Despite having done her fair share of turns on the red carpet in recent months, Bérénice Bejo admits to being more at home in jeans than gowns.


“Every other week, there are four children in the house,” said Bejo, who has two young children with partner Michel Hazanavicius — her director in “The Artist.” (He also has two daughters from a previous relationship.) What’s more, “I have a dog, and I’m pretty active, so being glamorous in everyday life, for going to the supermarket or to school, is not what’s most important,” added the actress. She described her taste as classic and simple when WWD recently caught up with her at a pre-Cannes International Film Festival event in Paris hosted by Chopard, for whom she is a brand ambassador.

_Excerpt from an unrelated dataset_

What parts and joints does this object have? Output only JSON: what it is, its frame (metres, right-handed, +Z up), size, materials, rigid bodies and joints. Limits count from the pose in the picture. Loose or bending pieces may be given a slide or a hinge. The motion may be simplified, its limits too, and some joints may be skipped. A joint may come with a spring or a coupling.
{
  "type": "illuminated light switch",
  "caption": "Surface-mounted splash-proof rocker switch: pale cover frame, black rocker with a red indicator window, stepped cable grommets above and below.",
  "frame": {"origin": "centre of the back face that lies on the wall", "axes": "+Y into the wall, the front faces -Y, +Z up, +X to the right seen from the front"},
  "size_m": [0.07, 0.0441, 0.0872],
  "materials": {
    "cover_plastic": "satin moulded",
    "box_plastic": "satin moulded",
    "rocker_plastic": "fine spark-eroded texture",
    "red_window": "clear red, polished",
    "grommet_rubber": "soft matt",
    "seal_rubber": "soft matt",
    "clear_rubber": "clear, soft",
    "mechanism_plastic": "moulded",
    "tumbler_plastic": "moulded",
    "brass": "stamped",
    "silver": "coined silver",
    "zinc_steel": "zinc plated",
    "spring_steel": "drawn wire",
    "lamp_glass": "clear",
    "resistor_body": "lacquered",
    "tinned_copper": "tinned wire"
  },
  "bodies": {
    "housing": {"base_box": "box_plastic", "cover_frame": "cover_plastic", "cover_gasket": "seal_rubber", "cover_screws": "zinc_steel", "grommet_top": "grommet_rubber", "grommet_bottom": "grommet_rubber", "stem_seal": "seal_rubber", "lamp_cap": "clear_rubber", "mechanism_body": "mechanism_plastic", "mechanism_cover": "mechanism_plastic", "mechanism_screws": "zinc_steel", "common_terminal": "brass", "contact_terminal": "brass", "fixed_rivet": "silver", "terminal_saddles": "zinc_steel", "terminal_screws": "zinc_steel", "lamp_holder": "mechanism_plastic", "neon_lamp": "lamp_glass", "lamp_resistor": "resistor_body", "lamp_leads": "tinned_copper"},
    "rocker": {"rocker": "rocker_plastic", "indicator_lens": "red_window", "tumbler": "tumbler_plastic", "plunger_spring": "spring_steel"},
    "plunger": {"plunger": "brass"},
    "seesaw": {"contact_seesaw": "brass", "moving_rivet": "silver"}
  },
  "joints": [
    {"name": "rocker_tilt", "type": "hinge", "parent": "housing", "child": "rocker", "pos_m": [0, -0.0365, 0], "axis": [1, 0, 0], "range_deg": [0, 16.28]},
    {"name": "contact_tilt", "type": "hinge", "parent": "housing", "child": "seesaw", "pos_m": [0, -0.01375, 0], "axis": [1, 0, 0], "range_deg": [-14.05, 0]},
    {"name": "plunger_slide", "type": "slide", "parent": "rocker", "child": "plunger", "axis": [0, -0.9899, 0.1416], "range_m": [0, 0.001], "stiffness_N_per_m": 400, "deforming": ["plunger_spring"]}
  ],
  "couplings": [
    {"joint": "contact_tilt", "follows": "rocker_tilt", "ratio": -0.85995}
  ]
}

“But when you’re promoting a film, with the race for the Oscars, it’s important as an actress to play the game, and that consists of having an image and working on it,” said Bejo, dressed in a black Louis Vuitton dress and blush Christian Louboutin sandals.

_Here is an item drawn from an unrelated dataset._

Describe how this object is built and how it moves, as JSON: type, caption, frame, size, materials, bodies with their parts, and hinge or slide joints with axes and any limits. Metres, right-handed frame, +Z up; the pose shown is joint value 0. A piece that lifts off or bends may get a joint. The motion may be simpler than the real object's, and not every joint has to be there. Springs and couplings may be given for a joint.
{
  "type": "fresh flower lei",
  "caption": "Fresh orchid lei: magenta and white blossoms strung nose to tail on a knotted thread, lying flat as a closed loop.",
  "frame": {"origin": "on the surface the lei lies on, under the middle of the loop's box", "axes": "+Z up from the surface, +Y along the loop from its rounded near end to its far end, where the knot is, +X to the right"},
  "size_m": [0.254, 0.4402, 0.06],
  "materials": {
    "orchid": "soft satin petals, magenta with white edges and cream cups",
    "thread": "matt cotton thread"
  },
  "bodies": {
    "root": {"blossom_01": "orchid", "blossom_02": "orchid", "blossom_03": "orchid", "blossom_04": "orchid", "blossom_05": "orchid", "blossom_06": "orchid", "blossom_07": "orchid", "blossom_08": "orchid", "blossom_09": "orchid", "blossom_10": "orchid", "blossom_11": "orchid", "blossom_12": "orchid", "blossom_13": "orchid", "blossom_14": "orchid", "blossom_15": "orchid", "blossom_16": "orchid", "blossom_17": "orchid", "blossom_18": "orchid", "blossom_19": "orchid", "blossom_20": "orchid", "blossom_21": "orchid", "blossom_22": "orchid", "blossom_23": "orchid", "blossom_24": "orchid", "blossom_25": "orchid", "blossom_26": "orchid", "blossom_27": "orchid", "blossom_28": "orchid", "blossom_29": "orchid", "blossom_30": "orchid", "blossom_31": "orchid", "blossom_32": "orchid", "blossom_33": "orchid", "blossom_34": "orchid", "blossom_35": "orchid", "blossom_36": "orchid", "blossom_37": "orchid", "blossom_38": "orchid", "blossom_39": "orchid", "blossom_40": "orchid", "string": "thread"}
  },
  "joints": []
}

Apart from jewels by Chopard, of course, Bejo said she has not yet decided what to wear for Cannes, where it’s rumored she’ll be named master of ceremonies for the festival’s open and close.

“I know now that I have to prepare in advance,” she chuckled, admitting that she had not necessarily been fully prepared for the media attention that came with the success of “The Artist.”

“We thought the film would do maybe 200,000 entries at the box office, that maybe the French cinephiles would go and see it but that would be it,” she marveled. “When I read now how ‘obvious’ a success it was, it makes me laugh. If you had seen us two years ago, nobody believed it. Now, it is the biggest-grossing French film ever in the U.S.!”

Bejo recently finished working on “Populaire,” a Fifties-set comedy, and is currently filming an adaptation of Daniel Pennac’s novel “Au Bonheur des Ogres” (“The Scapegoat,” in English), directed by Nicolas Bary, in which she plays Tante Julia.

“She is a character that has traveled a lot and wears lots of accessories, three or four necklaces, earrings, things in her hair. It’s part of the character, but it’s the first time I have played such a role,” she said. “Costume is not the most important part of a role for me, it’s an accessory.”


Two weeks ago, Hazanavicius began writing a new part for Bejo, as a woman working for an nongovernmental organization during the war in Chechnya who takes in an abandoned child.

“It’s about the relationship between the woman and the child, and how she, who cares more about her job than her personal life, will find a new relationship with life through that. It will be a very powerful film but full of hope,” Bejo said.

The international triumph of “The Artist” has inevitably opened doors for the actress, who was born in Argentina and speaks English fluently.

“I don’t have anything concrete planned for English-language films, but there are possibilities,” she said. “If anything interesting turns up, it will be with great pleasure.”